Description of the task: Copy each line that holds "hinge".

Dataset excerpt:
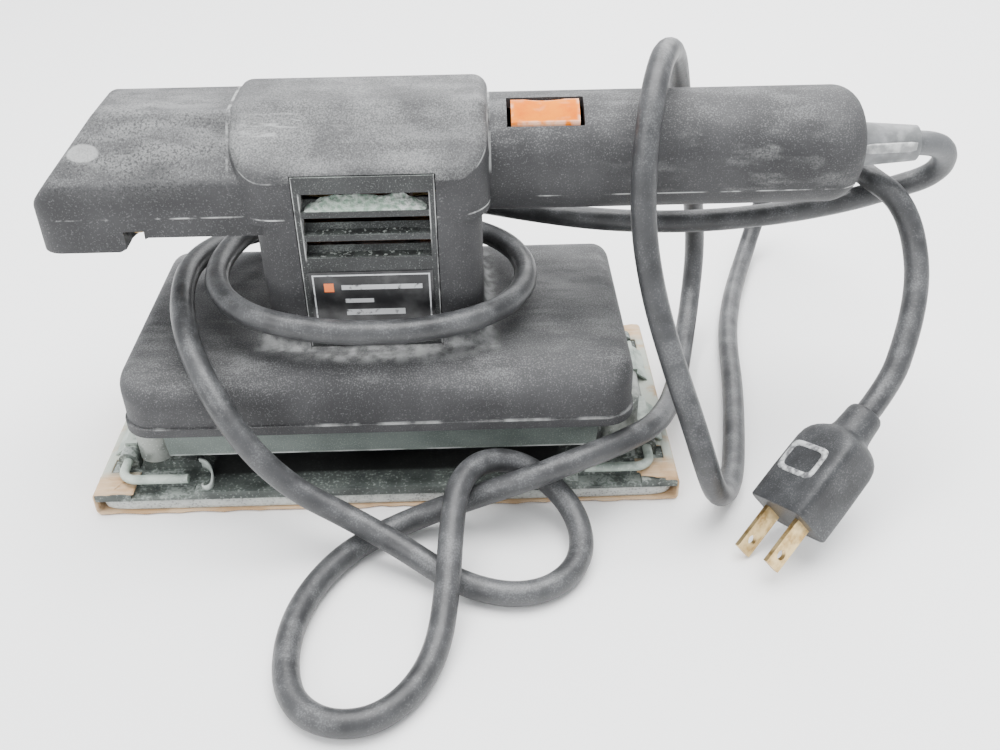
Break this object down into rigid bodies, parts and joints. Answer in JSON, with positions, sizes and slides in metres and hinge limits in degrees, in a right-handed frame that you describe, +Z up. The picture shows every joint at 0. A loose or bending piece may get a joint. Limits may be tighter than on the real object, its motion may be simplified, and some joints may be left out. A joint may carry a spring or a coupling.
{
  "type": "orbital_sander",
  "caption": "Third-sheet orbital finishing sander with front knob, rear handle, wrapped power cord and two-blade plug",
  "frame": {"origin": "middle of the sanding face, under the motor shaft", "axes": "X along the tool from front knob to cord, Y to the far side, Z up from the sanding face"},
  "size_m": [0.2821, 0.2645, 0.1341],
  "materials": {
    "housing_plastic": "charcoal moulded plastic, fine grain, grey dust on top",
    "skirt_plastic": "dark green-grey moulded plastic, dusty",
    "panel_plastic": "dark moulded plastic",
    "label_film": "printed film, thin silver border and plain stripes",
    "brass_screws": "dull brass",
    "lamination_steel": "stacked steel sheets",
    "copper_winding": "varnished copper wire",
    "carbon": "pressed carbon",
    "bright_steel": "ground steel",
    "boot_rubber": "worn grey rubber with a pale rib",
    "cord_rubber": "dark grey rubber, dusty soft sheen",
    "lead_insulation": "thin wire insulation",
    "plug_vinyl": "dark grey moulded vinyl",
    "blade_brass": "worn brass",
    "cast_steel": "cast weight, as cast",
    "fan_aluminium": "die cast",
    "platen_paint": "green-grey coating, chalky dust",
    "pad_foam": "light grey foam",
    "sand_paper": "tan paper with a grit face, torn ends, pale dust",
    "post_rubber": "rubber under chalky dust",
    "spring_steel": "coiled wire, dusty",
    "clamp_zinc": "pale zinc plate under dust",
    "switch_orange": "bright orange, dusty rim"
  },
  "bodies": {
    "housing": {"lower_housing": "housing_plastic", "upper_cover": "housing_plastic", "dust_skirt": "skirt_plastic", "vent_panel_near": "panel_plastic", "vent_panel_far": "panel_plastic", "label_plate": "label_film", "cover_screws": "brass_screws", "stator_core": "lamination_steel", "field_coils": "copper_winding", "carbon_brushes": "carbon", "brush_holders": "brass_screws", "brush_springs": "bright_steel", "lower_bearing_outer": "bright_steel", "lower_bearing_balls": "bright_steel", "upper_bearing_outer": "bright_steel", "upper_bearing_balls": "bright_steel", "switch_body": "panel_plastic", "strain_relief": "boot_rubber", "cord_tail": "cord_rubber", "cord_clamp": "panel_plastic", "clamp_screws": "bright_steel", "internal_leads": "lead_insulation", "power_cord": "cord_rubber", "plug_body": "plug_vinyl", "plug_blades": "blade_brass"},
    "armature": {"motor_shaft": "bright_steel", "eccentric_pin": "bright_steel", "eccentric_screw": "bright_steel", "counterweight": "cast_steel", "cooling_fan": "fan_aluminium", "armature_core": "lamination_steel", "armature_windings": "copper_winding", "commutator": "copper_winding", "lower_bearing_inner": "bright_steel", "upper_bearing_inner": "bright_steel", "platen_bearing_inner": "bright_steel"},
    "platen": {"platen": "platen_paint", "sanding_pad": "pad_foam", "sanding_sheet": "sand_paper", "support_posts": "post_rubber", "post_screws": "bright_steel", "platen_bearing_outer": "bright_steel", "platen_bearing_balls": "bright_steel", "front_clamp_spring": "spring_steel", "rear_clamp_spring": "spring_steel"},
    "front_clamp": {"front_clamp_lever": "clamp_zinc", "front_clamp_jaw": "clamp_zinc"},
    "rear_clamp": {"rear_clamp_lever": "clamp_zinc", "rear_clamp_jaw": "clamp_zinc"},
    "switch": {"switch_button": "switch_orange"}
  },
  "joints": [
    {"name": "armature_spin", "type": "hinge", "parent": "housing", "child": "armature", "pos_m": [0, 0, 0.05], "axis": [0, 0, 1], "continuous": true},
    {"name": "platen_orbit", "type": "hinge", "parent": "armature", "child": "platen", "pos_m": [0.0008, 0, 0.015], "axis": [0, 0, 1], "continuous": true},
    {"name": "front_clamp_lift", "type": "hinge", "parent": "platen", "child": "front_clamp", "pos_m": [-0.0842, 0, 0.0112], "axis": [0, 1, 0], "range_deg": [0, 9], "stiffness_Nm_per_rad": 0.3},
    {"name": "rear_clamp_lift", "type": "hinge", "parent": "platen", "child": "rear_clamp", "pos_m": [0.0858, 0, 0.0112], "axis": [0, -1, 0], "range_deg": [0, 9], "stiffness_Nm_per_rad": 0.3},
    {"name": "switch_rock", "type": "hinge", "parent": "housing", "child": "switch", "pos_m": [0.0526, -0.00785, 0.113], "axis": [0, 1, 0], "range_deg": [0, 9]}
  ],
  "couplings": [
    {"joint": "platen_orbit", "follows": "armature_spin", "ratio": -1}
  ]
}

Solution:
Break this object down into rigid bodies, parts and joints. Answer in JSON, with positions, sizes and slides in metres and hinge limits in degrees, in a right-handed frame that you describe, +Z up. The picture shows every joint at 0. A loose or bending piece may get a joint. Limits may be tighter than on the real object, its motion may be simplified, and some joints may be left out. A joint may carry a spring or a coupling.
    {"name": "armature_spin", "type": "hinge", "parent": "housing", "child": "armature", "pos_m": [0, 0, 0.05], "axis": [0, 0, 1], "continuous": true},
    {"name": "platen_orbit", "type": "hinge", "parent": "armature", "child": "platen", "pos_m": [0.0008, 0, 0.015], "axis": [0, 0, 1], "continuous": true},
    {"name": "front_clamp_lift", "type": "hinge", "parent": "platen", "child": "front_clamp", "pos_m": [-0.0842, 0, 0.0112], "axis": [0, 1, 0], "range_deg": [0, 9], "stiffness_Nm_per_rad": 0.3},
    {"name": "rear_clamp_lift", "type": "hinge", "parent": "platen", "child": "rear_clamp", "pos_m": [0.0858, 0, 0.0112], "axis": [0, -1, 0], "range_deg": [0, 9], "stiffness_Nm_per_rad": 0.3},
    {"name": "switch_rock", "type": "hinge", "parent": "housing", "child": "switch", "pos_m": [0.0526, -0.00785, 0.113], "axis": [0, 1, 0], "range_deg": [0, 9]}